Intervista con il maestro del teatro dei burattini che ieri ha ricevuto la settima cittadinanza onoraria: “Posso dire che è la più sentita. Sono arrivato qui che avevo 15 anni. Una volta feci 13 spettacoli di fila. Poi rivela un simpatico aneddoto con il celebre attore e commediografo napoletano: “Ci disse di aver preso le nostre battute per il ‘suo’ Pappagone”.


di Maurizio Cavaliere

“E’ la settima cittadinanza onoraria per noi Ferraiolo, ma credo di poter dire che sia la più sentita perché io, davvero, mi sento campobassano”. Parole dolci come lo zucchero filato che accompagna da sempre i loro spettacoli. Adriano Ferraiolo è emozionato: l’arte di famiglia, quella del teatro dei burattini, ha formato un connubio indissolubile con la città di Campobasso. Dagli anni Sessanta a oggi Adriano (e i suoi eredi) incarnano un fenomeno culturale e sociale che non accenna a imbiancare, contrariamente ai suoi capelli, nemmeno nell’epoca di social, cellulari e playstation. I bambini riempiono il teatro all’aperto di piazza Municipio ora come sessant’anni fa.
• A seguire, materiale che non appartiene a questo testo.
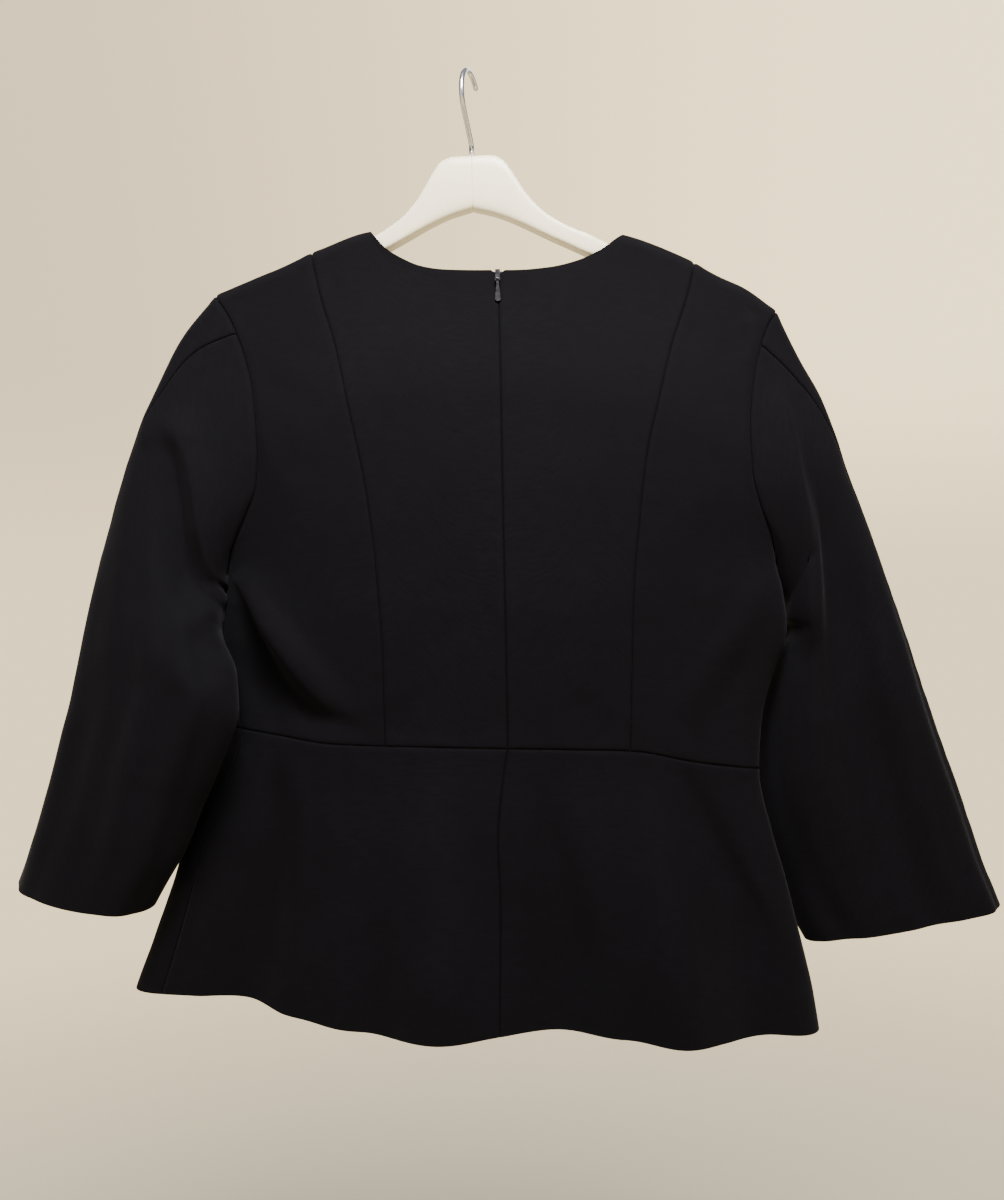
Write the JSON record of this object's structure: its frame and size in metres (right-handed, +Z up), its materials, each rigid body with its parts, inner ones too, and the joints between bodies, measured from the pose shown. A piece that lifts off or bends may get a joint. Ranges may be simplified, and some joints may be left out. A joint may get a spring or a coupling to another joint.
{
  "type": "flared-sleeve blouse on a wooden hanger",
  "caption": "Fitted blouse with princess seams, a flared peplum and flared sleeves, hanging on a painted wooden hanger with a wire hook.",
  "frame": {"origin": "the inside top of the hanger's hook, where it hangs on a rail", "axes": "+X to the right seen from behind the garment, +Y from the garment's back to its front, +Z up"},
  "size_m": [0.7471, 0.1364, 0.735],
  "materials": {
    "cloth": "matte",
    "zip_tape": "matte",
    "painted_wood": "satin",
    "steel_wire": "polished",
    "dark_metal": "satin"
  },
  "bodies": {
    "garment_on_hanger": {"back_centre_left": "cloth", "back_centre_right": "cloth", "back_side_left": "cloth", "back_side_right": "cloth", "front_bodice": "cloth", "peplum_back_left": "cloth", "peplum_back_right": "cloth", "peplum_front": "cloth", "sleeve_top_left": "cloth", "sleeve_top_right": "cloth", "sleeve_under_left": "cloth", "sleeve_under_right": "cloth", "zip_tape_left": "zip_tape", "zip_tape_right": "zip_tape", "hanger": "painted_wood", "hook": "steel_wire", "zip_slider": "dark_metal"},
    "pull_tab": {"pull_tab": "dark_metal"}
  },
  "joints": [
    {"name": "pull_tab_hinge", "type": "hinge", "parent": "garment_on_hanger", "child": "pull_tab", "pos_m": [0.019, -0.01739, -0.16219], "axis": [-1, 0, 0], "range_deg": [0, 150]}
  ]
}
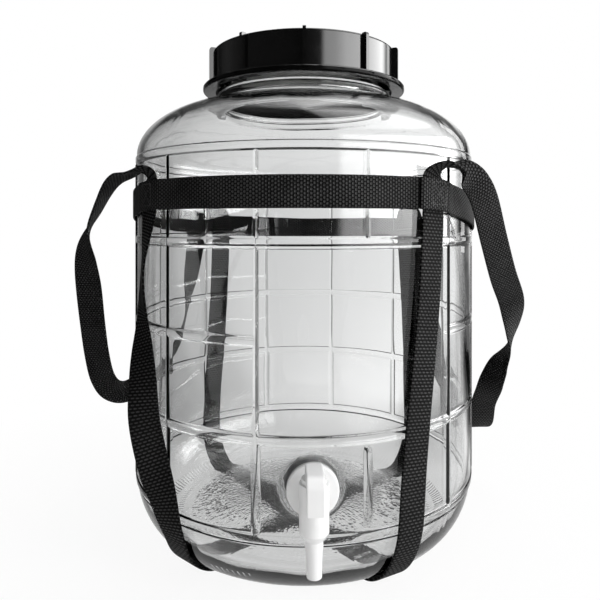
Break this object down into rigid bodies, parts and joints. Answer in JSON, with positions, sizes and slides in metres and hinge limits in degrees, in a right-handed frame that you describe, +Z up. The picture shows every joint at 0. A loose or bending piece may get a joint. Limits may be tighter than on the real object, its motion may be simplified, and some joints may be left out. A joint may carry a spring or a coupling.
{
  "type": "wide-mouth glass carboy with spigot and carrying harness",
  "caption": "Wide-mouth glass jar with a moulded grid, a ribbed screw lid, a webbing belt, slings and hand loops, and a lever spigot low in front.",
  "frame": {"origin": "on the standing plane under the centre of the base, where the slings cross", "axes": "+Z up along the jar's axis; the spigot is towards -Y; +X is to the right seen from the spigot side"},
  "size_m": [0.3519, 0.2976, 0.3672],
  "materials": {
    "glass": "clear pressed glass, smooth, fire polished",
    "lid_black": "glossy black moulding",
    "seal_white": "soft closed-cell liner",
    "webbing": "woven black polypropylene webbing",
    "tap_white": "white moulded polyethylene, satin",
    "washer_rubber": "grey rubber washer"
  },
  "bodies": {
    "carboy": {"jar": "glass", "belt": "webbing", "sling_1": "webbing", "sling_2": "webbing", "handle_left": "webbing", "handle_right": "webbing", "tap_body": "tap_white", "tap_outer_washer": "washer_rubber", "tap_inner_washer": "washer_rubber", "tap_nut": "tap_white"},
    "seal": {"lid_seal": "seal_white"},
    "lid": {"lid": "lid_black"},
    "plug": {"tap_plug": "tap_white"}
  },
  "joints": [
    {"name": "lid_lift", "type": "slide", "parent": "carboy", "child": "seal", "axis": [0, 0, 1], "range_m": [0, 0.03601]},
    {"name": "lid_turn", "type": "hinge", "parent": "seal", "child": "lid", "pos_m": [0, 0, 0.35], "axis": [0, 0, 1], "range_deg": [0, 1440]},
    {"name": "tap_turn", "type": "hinge", "parent": "carboy", "child": "plug", "pos_m": [0, -0.1466, 0.0761], "axis": [0, 0, 1], "range_deg": [0, 90]}
  ],
  "couplings": [
    {"joint": "lid_lift", "follows": "lid_turn", "m_per_rad": 0.0014324}
  ]
}
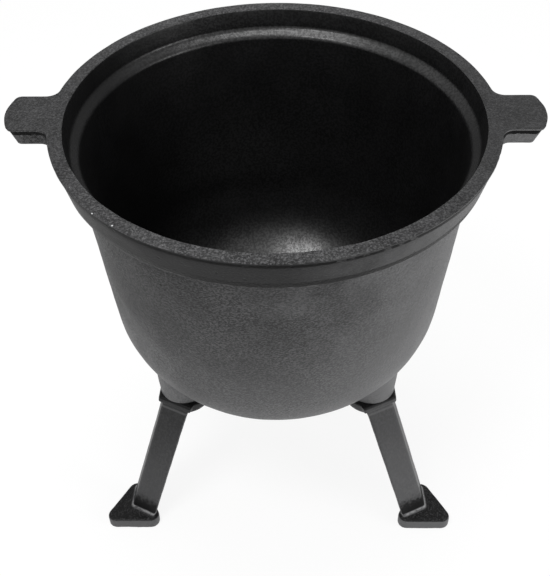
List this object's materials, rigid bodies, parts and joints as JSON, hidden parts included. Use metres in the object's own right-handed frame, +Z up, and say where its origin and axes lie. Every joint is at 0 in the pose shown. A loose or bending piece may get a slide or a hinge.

A margine della bella giornata di ieri, che segna una specie di risposta appassionata di Campobasso al contributo che i Ferraiolo hanno dato al radicamento di una sentita tradizione popolare, abbiamo intervistato Adriano Ferraiolo. Volevamo ascoltare la sua viva voce e dirgli grazie, naturalmente. Lo abbiamo incontrato proprio in piazza Municipio: sullo sfondo il teatrino, vivo come sempre, e la voce registrata di Adriano che impersona Pulcinella e tutti gli altri burattini: “Perché i miei figli vogliono che sia ancora io a farli parlare”.

Oggi Adriano ha 78 anni e lavora ancora tanto: “Lo farò fino a quando potrò, ancora per un po’, poi ci penseranno i miei figli e i miei nipoti.

“Da due tre anni combatto con l’ormai cronica carenza di cartilagine delle mie spalle – prosegue – Quest’anno ho dovuto fare non una ma due infiltrazioni, altrimenti il dolore sarebbe stato forte” ci ha confidato quando gli abbiamo chiesto dello sforzo non solo vocale ma pure fisico per tenere le braccia perennemente in alto a sostegno di burattini.

“Campobasso per me rappresenta tanto – ha detto ancora – Sono arrivato qui a 15 anni, spero di ritornarci per almeno altri 78…” ride. Presi le redini in mano nel 1960, prima tappa Salerno, la città dove vivo, seconda tappa Campobasso. Venivo nel periodo del Corpus Domini. Ricordo una di quelle sere, avevo fatto già 12 spettacoli e mio padre mi chiese: ‘Te la senti bell’ e papà di fare un altro spettacolo?’. Non avevo più un filo di voce ma risposi di sì e lo feci, anche perché erano anni di crisi in cui si lavorava per mettere farina nel sacco per l’inverno”.

Gli abbiamo infine chiesto delle fantastiche battute ormai finite a pieno titolo nel nostro patrimonio collettivo: ‘Mannaggia alla morte ‘mbriaca’ oppure ‘inbeciullo’ o ancora ‘aspetta un mo(nu)mento’. “Sono frutto della fantasia di mio nonno” ha risposto, prima di tirare fuori l’ennesimo bellissimo aneddoto: “Fummo invitati a Roma da Peppino De Filippo. Mio padre non potè venire perché non stava bene, andammo quindi io e mio fratello. Peppino teneva tantissimo a incontrare mio padre, perché voleva dirgli di aver ‘rubato’ parecchie battute dei nostri spettacoli per fare il suo ‘Pappagone’. Mio padre, saputo delle parole di De Filippo ci disse che avremmo dovuto eliminare quelle battute, altrimenti la gente avrebbe pensato che eravamo stati noi a ‘rubarle’ a Peppino”. Altri tempi.

Il caso vuole che la nostra video intervista finisca proprio mentre, 50 metri più avanti, termina lo spettacolo dei burattini. Magicamente, si fondono i saluti diretti di Adriano Ferraiolo per noi e quelli del teatro dei burattini per i bimbi di ieri, di oggi e di domani. Una meraviglia che ci emoziona e un po’ ci rende felici, come tanto tempo fa nello stesso angolo di piazza Municipio, tra una ‘trovata’ di quel simpatico eroe popolare che si chiama Pulcinella e l’appiccicosa immersione in una nuvola di zucchero filato.